A Xi invece non piace, così alza la voce, sicuramente più per galvanizzare il fronte interno che per minacciare quello esterno, ma deve stare attento a quello che dice e soprattutto a quello che fa, perché la prima a farsi male potrebbe essere proprio la Cina. Le Borse di Shanghai e Hong Kong hanno accolto i toni aggressivi di Xi con un tonfo del 2%. I mercati sono stati i migliori sponsor del boom cinese, e far solo intravvedere che non ci si può fidare dell’apertura ai capitali internazionali può fare molti danni. Non solo alla Cina, ma anche all’America, i cui colossi hanno bisogno dell’immenso mercato per continuare a crescere. Sembra che in questo complicato puzzle geopolitico la vista più lunga l’abbiano i big di Wall Street insieme ad altri grandi nomi della finanza europea, che non vedono più la Cina come una grande fabbrica low cost ma come uno sbocco importantissimo per investimenti e raccolta di risparmio.

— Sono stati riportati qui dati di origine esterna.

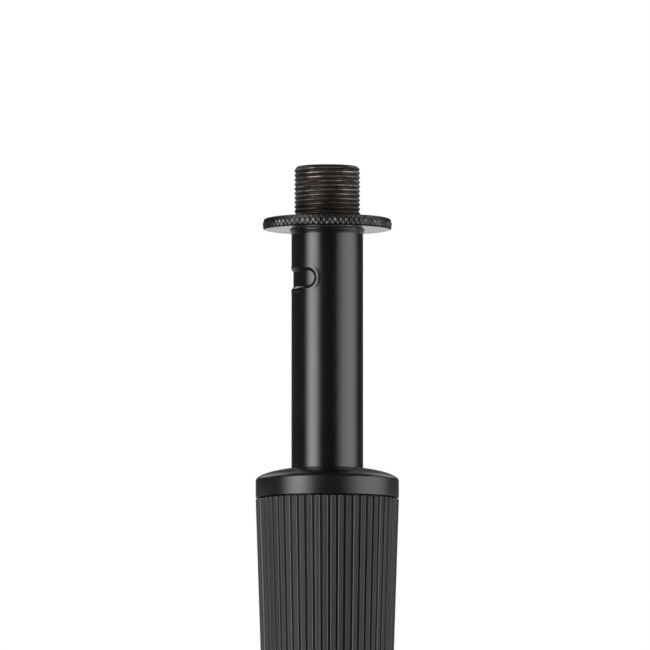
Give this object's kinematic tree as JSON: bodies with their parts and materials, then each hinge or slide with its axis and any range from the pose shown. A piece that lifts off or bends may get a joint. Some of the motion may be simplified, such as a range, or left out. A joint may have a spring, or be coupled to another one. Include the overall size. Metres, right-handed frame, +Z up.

PIÙ BENESSERE IL MIGLIOR VACCINO


Xi Jinping ha giustamente richiamato il merito di aver portato dalla povertà alla prosperità, anche se ancora ‘moderata’, centinaia di milioni di cinesi, per cui la strada maestra è continuare a favorire l’attività economica, fatta sempre più di imprese private competitive, e alimentata dalla fiducia di mercati e investitori. Tra le mille iniziative per celebrare il centenario c’è stata anche una compilation di 100 rapper cinesi, non ammessa all’agenda ufficiale ma che ha impazzato su social e app, dove a un certo punto esplode un ritornello che più o meno dice: “abbiamo i soldi in banca, e i nostri fratelli sono super eccitati … la Cina si sta alzando”. Il benessere sempre più diffuso è il miglior vaccino contro l’isolamento internazionale, ed è un vaccino di cui hanno l’esclusiva investitori e mercati.

BOTTOM LINE


Biden ha alzato il livello del confronto con Pechino dalla guerra dei dazi di Trump al piano politico, e Xi reagisce alzando i toni, per ora solo della voce. Alla fine gli interessi in gioco sono così colossali che non ne può uscire un vincitore e un vinto, come nella Guerra Fredda, ma solo un assetto win-win. Ma il gioco è in mani umane, e può sfuggire di mano. Non al punto da riscrivere il finale, ma abbastanza per provocare qualche turbolenza. Che per l’investitore può rappresentare qualche ghiotta occasione d’ingresso.